[Task goal]:
Go through the listing below and gather every line with the word "parts".

** start Data **

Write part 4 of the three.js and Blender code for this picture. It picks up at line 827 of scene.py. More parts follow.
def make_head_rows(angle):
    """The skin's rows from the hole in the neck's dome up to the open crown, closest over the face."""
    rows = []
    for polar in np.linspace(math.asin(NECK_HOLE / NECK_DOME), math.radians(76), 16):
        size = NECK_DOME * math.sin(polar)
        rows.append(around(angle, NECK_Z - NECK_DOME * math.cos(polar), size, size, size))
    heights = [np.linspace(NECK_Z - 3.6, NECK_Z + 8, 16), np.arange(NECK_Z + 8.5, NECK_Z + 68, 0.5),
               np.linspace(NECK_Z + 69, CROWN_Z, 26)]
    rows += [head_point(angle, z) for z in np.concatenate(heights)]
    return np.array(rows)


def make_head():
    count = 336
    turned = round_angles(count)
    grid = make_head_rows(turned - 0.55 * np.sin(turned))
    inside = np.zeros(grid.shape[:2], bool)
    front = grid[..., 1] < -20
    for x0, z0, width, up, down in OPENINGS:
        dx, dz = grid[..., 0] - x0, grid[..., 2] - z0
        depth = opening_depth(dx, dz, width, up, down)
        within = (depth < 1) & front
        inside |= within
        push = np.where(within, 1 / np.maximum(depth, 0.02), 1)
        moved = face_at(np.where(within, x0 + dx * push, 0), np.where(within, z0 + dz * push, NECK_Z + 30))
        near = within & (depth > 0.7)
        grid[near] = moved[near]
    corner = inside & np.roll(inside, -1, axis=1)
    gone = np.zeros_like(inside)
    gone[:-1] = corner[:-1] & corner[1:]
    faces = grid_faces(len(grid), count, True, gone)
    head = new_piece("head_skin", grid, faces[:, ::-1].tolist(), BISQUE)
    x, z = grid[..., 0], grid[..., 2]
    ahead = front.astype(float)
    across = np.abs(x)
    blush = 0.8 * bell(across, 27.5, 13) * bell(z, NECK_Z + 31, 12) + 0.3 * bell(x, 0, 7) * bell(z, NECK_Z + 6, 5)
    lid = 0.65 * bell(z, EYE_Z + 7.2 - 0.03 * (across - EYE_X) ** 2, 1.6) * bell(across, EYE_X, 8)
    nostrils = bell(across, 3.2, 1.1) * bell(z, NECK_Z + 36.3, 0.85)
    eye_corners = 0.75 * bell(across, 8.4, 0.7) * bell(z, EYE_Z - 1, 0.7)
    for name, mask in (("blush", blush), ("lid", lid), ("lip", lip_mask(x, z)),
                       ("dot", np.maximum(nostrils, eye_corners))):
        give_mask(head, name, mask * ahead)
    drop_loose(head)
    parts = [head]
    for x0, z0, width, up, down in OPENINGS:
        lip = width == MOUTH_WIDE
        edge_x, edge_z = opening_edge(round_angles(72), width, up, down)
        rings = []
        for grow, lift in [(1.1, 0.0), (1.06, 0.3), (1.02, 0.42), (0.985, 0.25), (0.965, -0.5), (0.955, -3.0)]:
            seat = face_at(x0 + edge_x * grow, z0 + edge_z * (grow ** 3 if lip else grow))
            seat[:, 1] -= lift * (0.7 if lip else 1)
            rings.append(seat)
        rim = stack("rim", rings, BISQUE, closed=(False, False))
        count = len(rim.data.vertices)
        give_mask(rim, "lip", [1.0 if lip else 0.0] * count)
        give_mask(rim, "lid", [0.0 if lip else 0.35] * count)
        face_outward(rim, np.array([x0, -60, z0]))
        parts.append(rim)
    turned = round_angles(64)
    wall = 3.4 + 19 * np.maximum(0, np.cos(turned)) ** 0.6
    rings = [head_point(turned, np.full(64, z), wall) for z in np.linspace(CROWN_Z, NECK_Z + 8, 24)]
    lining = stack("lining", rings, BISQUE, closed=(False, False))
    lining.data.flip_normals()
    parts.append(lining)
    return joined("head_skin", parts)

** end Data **

[Solution to this task]:
Write part 4 of the three.js and Blender code for this picture. It picks up at line 827 of scene.py. More parts follow.
    parts = [head]
        parts.append(rim)
    parts.append(lining)
    return joined("head_skin", parts)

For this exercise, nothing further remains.